Şener Elcil (Kıbrıs Türk Öğretmenler Sendikası (KTÖS)Başkanı):
Görüşme sürecini aksatmaya çalışıyorlar
DP-UBP hükümeti görüşme sürecini sabote etmek için sürekli provokasyon yapıyor. Bunu açıklamalardan da görebiliyoruz. Bu provokasyonlardan biri vatandaşlık dağıtılmasıdır. Israrla bu konunun üzerinde duruyorlar ve devam ediyorlar. Diğeri ise de ibadetler konusudur. Bu konuda da sürekli engel çıkarıyorlar. Bunların dışında zaman zaman suni gündem de yaratıp, görüşme sürecini aksatmaya çalışıyorlar.
Bence tüm yapılanlar görüşme sürecini sabote etmeye yöneliktir. Din konusu hassas bir konudur ve çözüm konusundan da bize yardımcı olabilecek bir süreçtir. Daha önce din verilirdi, hiçbir gerekçe göstermeden izin verilmedi, aynı durumu bize yapsalar, Hala Sultan’a gidemezsiniz deseler hoş karşılanır mı bunu sormak lazım…

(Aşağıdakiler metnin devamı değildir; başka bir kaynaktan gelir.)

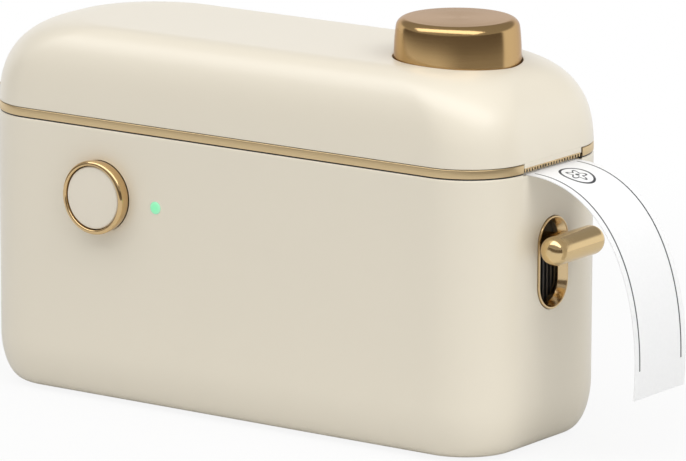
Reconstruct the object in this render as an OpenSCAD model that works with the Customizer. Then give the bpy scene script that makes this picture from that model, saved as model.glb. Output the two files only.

Güneye geçip siyasi görüşmeler yapılıyor ve bunu da inkâr etmiyorlar. Olabilecek bir referandumda hayır’a yönelik girişimler yapıyorlar ve bunu da güney ile dayanışma içinde yapıyorlar. Güneyden bazı partilerle temas içerisindedirler. Güneydeki hayırcılarla işbirliği yapıyorlar.